State v. Rivers

307 S.E.2d 588 | N.C. Ct. App. | 1983

307 S.E.2d 588 (1983)

STATE of North Carolina
v.
Helen RIVERS a/k/a Helen Rivers DeVone.

No. 834SC6.

Court of Appeals of North Carolina.

October 18, 1983.

Atty. Gen. Rufus Edmisten by Sp. Deputy Atty. Gen. David S. Crump, Raleigh, for the State.

Bacon & Cummings by William M. Bacon, III, Clinton, for the defendant appellant.

BECTON, Judge.

I

At the plea acceptance hearing, the State presented evidence tending to show that on the afternoon of 3 April 1982, the Sampson County Sheriff's Department received a telephone call from a woman who said that there had been a shooting and that she needed an ambulance. The woman refused the dispatcher's request for her name, and she gave the dispatcher an incorrect telephone *589 number. When asked by the dispatcher if the shooting was accidental, the woman responded: "No, I shot him."
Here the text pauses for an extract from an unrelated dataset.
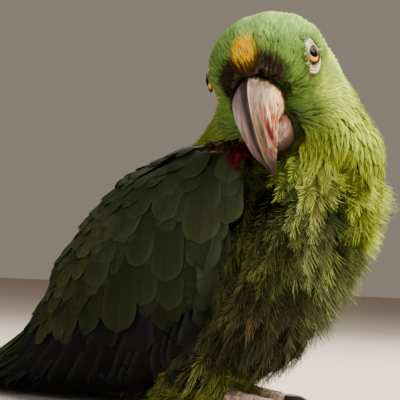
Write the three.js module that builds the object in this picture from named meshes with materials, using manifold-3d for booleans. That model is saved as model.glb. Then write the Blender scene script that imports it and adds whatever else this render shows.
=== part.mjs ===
// A yellow-crowned amazon parrot, life size, still, standing low on a floor
// with its head turned over the right shoulder. Millimetres, +Z up. The bird
// faces +X and its left side is +Y. Each sub-part is one closed solid, coat
// and feathers included, and neighbours keep a thin gap.
import * as THREE from "three";
import { mergeVertices } from "three/addons/utils/BufferGeometryUtils.js";
import Module from "manifold-3d";

// ---------- Driving dimensions ----------
const GAP = 0.3; // between neighbouring solids
const FAR = 400; // larger than the bird, for cutting blocks

// Body stations from the nape to the wing tips. Each holds the breast-side
// point [x, z], the back-side point [x, z], the half-width with the wings on,
// the depth that the folded wing takes up, and how square the section is, from
// 2 for an ellipse.
const BODY = [
  { front: [12, 139], back: [-10, 139], half: 10, wing: 0, square: 2 },
  { front: [20, 134], back: [-17, 134], half: 16.5, wing: 0, square: 2 },
  { front: [26.5, 126], back: [-20, 127], half: 21, wing: 0, square: 2 },
  { front: [33, 115], back: [-22, 117], half: 25, wing: 0, square: 2 },
  { front: [41.5, 104], back: [-27.5, 105.5], half: 28.5, wing: 0, square: 2 },
  { front: [45, 93], back: [-34, 97], half: 34, wing: 3, square: 2 },
  { front: [44.5, 78], back: [-53, 89.5], half: 41, wing: 6, square: 2 },
  { front: [39.5, 62], back: [-68.5, 76.5], half: 43.5, wing: 6, square: 2 },
  { front: [28.5, 46], back: [-81, 61], half: 44, wing: 6, square: 2.1 },
  { front: [19, 31], back: [-90.5, 45], half: 43, wing: 6, square: 2.2 },
  { front: [7, 15], back: [-98, 29.5], half: 41, wing: 6, square: 2.4 },
  { front: [-22, 3.6], back: [-107, 15.5], half: 37, wing: 6, square: 2.7 },
  { front: [-70, 1.8], back: [-127, 12], half: 31, wing: 6, square: 2.8 },
  { front: [-128, 4], back: [-150, 11], half: 25, wing: 6, square: 2.6 },
  { front: [-172, 6.4], back: [-178, 9], half: 11, wing: 6, square: 2 },
];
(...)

Shortly, rescue personnel arrived at the scene of the shooting and found a man lying on his back and a woman, the defendant. The defendant and the victim were the only persons in the house when the rescue personnel arrived. Defendant said to the rescue men, "you'll never find out where the gun is." Underneath the man was a loaded, but uncocked, shotgun. Defendant tried to grab the shotgun when they removed it from underneath the man's body. One of the rescue men stated that defendant was very uncooperative. Defendant smelled of alcohol and appeared to be intoxicated.
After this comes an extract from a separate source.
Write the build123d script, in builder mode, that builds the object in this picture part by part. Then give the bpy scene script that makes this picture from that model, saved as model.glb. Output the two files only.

After being advised of her rights, defendant stated to the first detective to arrive on the scene that the man "hit me and knocked me cold." She further stated that they had had an argument and that the man was coming after her with a shotgun when she grabbed her rifle and shot him before he could shoot.

The next day, an S.B.I. agent conducting a crime scene search found a .22 rifle underneath the bed in the bedroom where the man, Raymond Devone, had been shot. A bullet removed from the victim's body was subsequently analyzed to have been shot from the rifle. In addition to the cartridge actually fired, an unfired cartridge was found beside Devone, and another cartridge had jammed in the chamber of the rifle.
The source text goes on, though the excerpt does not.